** begin Supplied material **

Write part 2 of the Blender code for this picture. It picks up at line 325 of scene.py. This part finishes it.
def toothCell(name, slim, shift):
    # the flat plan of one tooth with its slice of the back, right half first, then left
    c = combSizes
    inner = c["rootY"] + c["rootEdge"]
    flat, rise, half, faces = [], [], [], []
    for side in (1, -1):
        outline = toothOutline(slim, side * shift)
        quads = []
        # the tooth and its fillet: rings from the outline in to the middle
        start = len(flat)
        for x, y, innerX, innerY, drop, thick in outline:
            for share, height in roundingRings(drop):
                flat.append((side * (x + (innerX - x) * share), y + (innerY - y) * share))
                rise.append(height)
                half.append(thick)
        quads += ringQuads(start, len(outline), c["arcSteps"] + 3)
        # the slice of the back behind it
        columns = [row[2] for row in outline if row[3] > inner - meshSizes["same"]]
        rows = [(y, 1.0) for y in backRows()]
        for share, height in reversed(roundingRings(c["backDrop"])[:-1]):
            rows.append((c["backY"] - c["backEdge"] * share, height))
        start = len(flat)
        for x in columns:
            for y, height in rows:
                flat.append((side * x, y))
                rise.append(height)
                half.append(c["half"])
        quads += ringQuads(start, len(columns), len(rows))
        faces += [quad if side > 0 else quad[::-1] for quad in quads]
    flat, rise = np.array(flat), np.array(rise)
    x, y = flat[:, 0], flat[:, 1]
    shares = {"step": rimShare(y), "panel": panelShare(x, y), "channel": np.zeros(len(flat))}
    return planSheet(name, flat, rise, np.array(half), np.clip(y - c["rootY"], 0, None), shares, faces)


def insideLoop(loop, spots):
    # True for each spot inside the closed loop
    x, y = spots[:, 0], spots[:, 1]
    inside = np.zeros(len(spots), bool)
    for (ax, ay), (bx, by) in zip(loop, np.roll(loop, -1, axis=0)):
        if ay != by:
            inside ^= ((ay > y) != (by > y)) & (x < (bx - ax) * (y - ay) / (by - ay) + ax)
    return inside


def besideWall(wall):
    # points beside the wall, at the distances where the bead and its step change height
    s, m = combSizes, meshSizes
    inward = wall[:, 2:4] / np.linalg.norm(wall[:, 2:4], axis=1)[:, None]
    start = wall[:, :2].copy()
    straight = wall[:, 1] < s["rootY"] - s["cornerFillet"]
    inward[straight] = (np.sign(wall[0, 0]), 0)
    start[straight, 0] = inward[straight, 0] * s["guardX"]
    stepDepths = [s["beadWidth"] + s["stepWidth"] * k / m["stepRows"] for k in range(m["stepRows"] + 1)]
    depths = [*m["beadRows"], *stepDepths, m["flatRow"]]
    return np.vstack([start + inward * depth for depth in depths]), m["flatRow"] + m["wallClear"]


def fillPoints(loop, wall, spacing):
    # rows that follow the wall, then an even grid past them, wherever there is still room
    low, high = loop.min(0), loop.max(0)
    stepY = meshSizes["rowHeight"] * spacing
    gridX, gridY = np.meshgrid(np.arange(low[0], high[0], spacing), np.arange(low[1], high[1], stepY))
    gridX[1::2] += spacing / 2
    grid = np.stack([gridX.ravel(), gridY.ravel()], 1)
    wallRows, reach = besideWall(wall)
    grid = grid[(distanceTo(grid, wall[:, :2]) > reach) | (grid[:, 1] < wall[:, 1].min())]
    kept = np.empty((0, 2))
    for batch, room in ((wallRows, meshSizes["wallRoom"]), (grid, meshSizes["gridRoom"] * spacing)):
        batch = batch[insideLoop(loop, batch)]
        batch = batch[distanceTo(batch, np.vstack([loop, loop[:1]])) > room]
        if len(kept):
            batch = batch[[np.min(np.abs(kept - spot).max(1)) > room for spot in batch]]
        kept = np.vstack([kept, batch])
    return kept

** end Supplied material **

» Stated exercise: Copy the data above in full, character for character.

» Solution below:
Write part 2 of the Blender code for this picture. It picks up at line 325 of scene.py. This part finishes it.
def toothCell(name, slim, shift):
    # the flat plan of one tooth with its slice of the back, right half first, then left
    c = combSizes
    inner = c["rootY"] + c["rootEdge"]
    flat, rise, half, faces = [], [], [], []
    for side in (1, -1):
        outline = toothOutline(slim, side * shift)
        quads = []
        # the tooth and its fillet: rings from the outline in to the middle
        start = len(flat)
        for x, y, innerX, innerY, drop, thick in outline:
            for share, height in roundingRings(drop):
                flat.append((side * (x + (innerX - x) * share), y + (innerY - y) * share))
                rise.append(height)
                half.append(thick)
        quads += ringQuads(start, len(outline), c["arcSteps"] + 3)
        # the slice of the back behind it
        columns = [row[2] for row in outline if row[3] > inner - meshSizes["same"]]
        rows = [(y, 1.0) for y in backRows()]
        for share, height in reversed(roundingRings(c["backDrop"])[:-1]):
            rows.append((c["backY"] - c["backEdge"] * share, height))
        start = len(flat)
        for x in columns:
            for y, height in rows:
                flat.append((side * x, y))
                rise.append(height)
                half.append(c["half"])
        quads += ringQuads(start, len(columns), len(rows))
        faces += [quad if side > 0 else quad[::-1] for quad in quads]
    flat, rise = np.array(flat), np.array(rise)
    x, y = flat[:, 0], flat[:, 1]
    shares = {"step": rimShare(y), "panel": panelShare(x, y), "channel": np.zeros(len(flat))}
    return planSheet(name, flat, rise, np.array(half), np.clip(y - c["rootY"], 0, None), shares, faces)


def insideLoop(loop, spots):
    # True for each spot inside the closed loop
    x, y = spots[:, 0], spots[:, 1]
    inside = np.zeros(len(spots), bool)
    for (ax, ay), (bx, by) in zip(loop, np.roll(loop, -1, axis=0)):
        if ay != by:
            inside ^= ((ay > y) != (by > y)) & (x < (bx - ax) * (y - ay) / (by - ay) + ax)
    return inside


def besideWall(wall):
    # points beside the wall, at the distances where the bead and its step change height
    s, m = combSizes, meshSizes
    inward = wall[:, 2:4] / np.linalg.norm(wall[:, 2:4], axis=1)[:, None]
    start = wall[:, :2].copy()
    straight = wall[:, 1] < s["rootY"] - s["cornerFillet"]
    inward[straight] = (np.sign(wall[0, 0]), 0)
    start[straight, 0] = inward[straight, 0] * s["guardX"]
    stepDepths = [s["beadWidth"] + s["stepWidth"] * k / m["stepRows"] for k in range(m["stepRows"] + 1)]
    depths = [*m["beadRows"], *stepDepths, m["flatRow"]]
    return np.vstack([start + inward * depth for depth in depths]), m["flatRow"] + m["wallClear"]


def fillPoints(loop, wall, spacing):
    # rows that follow the wall, then an even grid past them, wherever there is still room
    low, high = loop.min(0), loop.max(0)
    stepY = meshSizes["rowHeight"] * spacing
    gridX, gridY = np.meshgrid(np.arange(low[0], high[0], spacing), np.arange(low[1], high[1], stepY))
    gridX[1::2] += spacing / 2
    grid = np.stack([gridX.ravel(), gridY.ravel()], 1)
    wallRows, reach = besideWall(wall)
    grid = grid[(distanceTo(grid, wall[:, :2]) > reach) | (grid[:, 1] < wall[:, 1].min())]
    kept = np.empty((0, 2))
    for batch, room in ((wallRows, meshSizes["wallRoom"]), (grid, meshSizes["gridRoom"] * spacing)):
        batch = batch[insideLoop(loop, batch)]
        batch = batch[distanceTo(batch, np.vstack([loop, loop[:1]])) > room]
        if len(kept):
            batch = batch[[np.min(np.abs(kept - spot).max(1)) > room for spot in batch]]
        kept = np.vstack([kept, batch])
    return kept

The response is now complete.